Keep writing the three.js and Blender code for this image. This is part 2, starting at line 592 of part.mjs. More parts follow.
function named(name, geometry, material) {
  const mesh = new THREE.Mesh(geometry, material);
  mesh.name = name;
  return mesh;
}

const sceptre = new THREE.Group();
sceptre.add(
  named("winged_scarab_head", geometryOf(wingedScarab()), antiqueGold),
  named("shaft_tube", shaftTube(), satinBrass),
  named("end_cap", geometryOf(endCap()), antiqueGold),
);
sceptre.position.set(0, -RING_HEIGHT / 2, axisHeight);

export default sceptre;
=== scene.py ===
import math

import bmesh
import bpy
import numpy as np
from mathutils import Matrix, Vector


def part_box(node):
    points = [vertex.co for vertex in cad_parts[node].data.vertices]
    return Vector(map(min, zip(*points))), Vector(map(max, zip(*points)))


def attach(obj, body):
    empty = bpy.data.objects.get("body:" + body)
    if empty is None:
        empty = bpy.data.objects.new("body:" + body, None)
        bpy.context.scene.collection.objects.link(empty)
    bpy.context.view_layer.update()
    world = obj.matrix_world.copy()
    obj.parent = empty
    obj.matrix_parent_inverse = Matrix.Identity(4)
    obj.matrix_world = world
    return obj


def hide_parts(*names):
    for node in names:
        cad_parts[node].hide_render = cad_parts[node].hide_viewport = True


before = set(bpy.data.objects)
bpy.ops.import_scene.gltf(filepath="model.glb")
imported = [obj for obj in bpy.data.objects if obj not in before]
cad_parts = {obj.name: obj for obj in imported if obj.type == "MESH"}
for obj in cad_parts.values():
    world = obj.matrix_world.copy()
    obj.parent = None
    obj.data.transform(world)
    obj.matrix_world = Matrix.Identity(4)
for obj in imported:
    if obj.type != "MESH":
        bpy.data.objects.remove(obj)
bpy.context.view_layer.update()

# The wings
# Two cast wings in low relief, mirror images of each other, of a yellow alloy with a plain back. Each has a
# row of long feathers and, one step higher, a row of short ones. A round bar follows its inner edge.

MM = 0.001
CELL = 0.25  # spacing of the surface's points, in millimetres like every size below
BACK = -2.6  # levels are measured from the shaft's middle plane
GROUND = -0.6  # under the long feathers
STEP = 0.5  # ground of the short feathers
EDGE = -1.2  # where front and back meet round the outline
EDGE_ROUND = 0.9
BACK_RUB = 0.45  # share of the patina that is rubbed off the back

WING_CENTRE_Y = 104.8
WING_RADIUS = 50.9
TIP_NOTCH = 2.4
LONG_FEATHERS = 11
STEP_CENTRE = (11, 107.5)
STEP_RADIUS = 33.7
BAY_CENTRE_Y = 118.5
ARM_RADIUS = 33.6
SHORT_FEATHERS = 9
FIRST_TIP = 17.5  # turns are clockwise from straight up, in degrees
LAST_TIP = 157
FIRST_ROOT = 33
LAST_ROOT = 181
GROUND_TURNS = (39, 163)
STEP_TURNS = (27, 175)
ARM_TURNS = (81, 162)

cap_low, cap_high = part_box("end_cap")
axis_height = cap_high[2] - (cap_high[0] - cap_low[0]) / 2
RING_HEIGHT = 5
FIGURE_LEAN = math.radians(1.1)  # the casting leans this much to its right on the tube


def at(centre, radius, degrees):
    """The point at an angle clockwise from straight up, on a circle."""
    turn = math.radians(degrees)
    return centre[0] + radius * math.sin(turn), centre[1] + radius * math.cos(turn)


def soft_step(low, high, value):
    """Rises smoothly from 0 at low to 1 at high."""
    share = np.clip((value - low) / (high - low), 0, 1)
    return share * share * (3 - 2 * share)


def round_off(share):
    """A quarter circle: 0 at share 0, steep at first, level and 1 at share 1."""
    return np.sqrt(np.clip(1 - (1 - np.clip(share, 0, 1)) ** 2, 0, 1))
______
Quote the material exactly, leaving nothing out.

Keep writing the three.js and Blender code for this image. This is part 2, starting at line 592 of part.mjs. More parts follow.
function named(name, geometry, material) {
  const mesh = new THREE.Mesh(geometry, material);
  mesh.name = name;
  return mesh;
}

const sceptre = new THREE.Group();
sceptre.add(
  named("winged_scarab_head", geometryOf(wingedScarab()), antiqueGold),
  named("shaft_tube", shaftTube(), satinBrass),
  named("end_cap", geometryOf(endCap()), antiqueGold),
);
sceptre.position.set(0, -RING_HEIGHT / 2, axisHeight);

export default sceptre;
=== scene.py ===
import math

import bmesh
import bpy
import numpy as np
from mathutils import Matrix, Vector


def part_box(node):
    points = [vertex.co for vertex in cad_parts[node].data.vertices]
    return Vector(map(min, zip(*points))), Vector(map(max, zip(*points)))


def attach(obj, body):
    empty = bpy.data.objects.get("body:" + body)
    if empty is None:
        empty = bpy.data.objects.new("body:" + body, None)
        bpy.context.scene.collection.objects.link(empty)
    bpy.context.view_layer.update()
    world = obj.matrix_world.copy()
    obj.parent = empty
    obj.matrix_parent_inverse = Matrix.Identity(4)
    obj.matrix_world = world
    return obj


def hide_parts(*names):
    for node in names:
        cad_parts[node].hide_render = cad_parts[node].hide_viewport = True


before = set(bpy.data.objects)
bpy.ops.import_scene.gltf(filepath="model.glb")
imported = [obj for obj in bpy.data.objects if obj not in before]
cad_parts = {obj.name: obj for obj in imported if obj.type == "MESH"}
for obj in cad_parts.values():
    world = obj.matrix_world.copy()
    obj.parent = None
    obj.data.transform(world)
    obj.matrix_world = Matrix.Identity(4)
for obj in imported:
    if obj.type != "MESH":
        bpy.data.objects.remove(obj)
bpy.context.view_layer.update()

# The wings
# Two cast wings in low relief, mirror images of each other, of a yellow alloy with a plain back. Each has a
# row of long feathers and, one step higher, a row of short ones. A round bar follows its inner edge.

MM = 0.001
CELL = 0.25  # spacing of the surface's points, in millimetres like every size below
BACK = -2.6  # levels are measured from the shaft's middle plane
GROUND = -0.6  # under the long feathers
STEP = 0.5  # ground of the short feathers
EDGE = -1.2  # where front and back meet round the outline
EDGE_ROUND = 0.9
BACK_RUB = 0.45  # share of the patina that is rubbed off the back

WING_CENTRE_Y = 104.8
WING_RADIUS = 50.9
TIP_NOTCH = 2.4
LONG_FEATHERS = 11
STEP_CENTRE = (11, 107.5)
STEP_RADIUS = 33.7
BAY_CENTRE_Y = 118.5
ARM_RADIUS = 33.6
SHORT_FEATHERS = 9
FIRST_TIP = 17.5  # turns are clockwise from straight up, in degrees
LAST_TIP = 157
FIRST_ROOT = 33
LAST_ROOT = 181
GROUND_TURNS = (39, 163)
STEP_TURNS = (27, 175)
ARM_TURNS = (81, 162)

cap_low, cap_high = part_box("end_cap")
axis_height = cap_high[2] - (cap_high[0] - cap_low[0]) / 2
RING_HEIGHT = 5
FIGURE_LEAN = math.radians(1.1)  # the casting leans this much to its right on the tube


def at(centre, radius, degrees):
    """The point at an angle clockwise from straight up, on a circle."""
    turn = math.radians(degrees)
    return centre[0] + radius * math.sin(turn), centre[1] + radius * math.cos(turn)


def soft_step(low, high, value):
    """Rises smoothly from 0 at low to 1 at high."""
    share = np.clip((value - low) / (high - low), 0, 1)
    return share * share * (3 - 2 * share)


def round_off(share):
    """A quarter circle: 0 at share 0, steep at first, level and 1 at share 1."""
    return np.sqrt(np.clip(1 - (1 - np.clip(share, 0, 1)) ** 2, 0, 1))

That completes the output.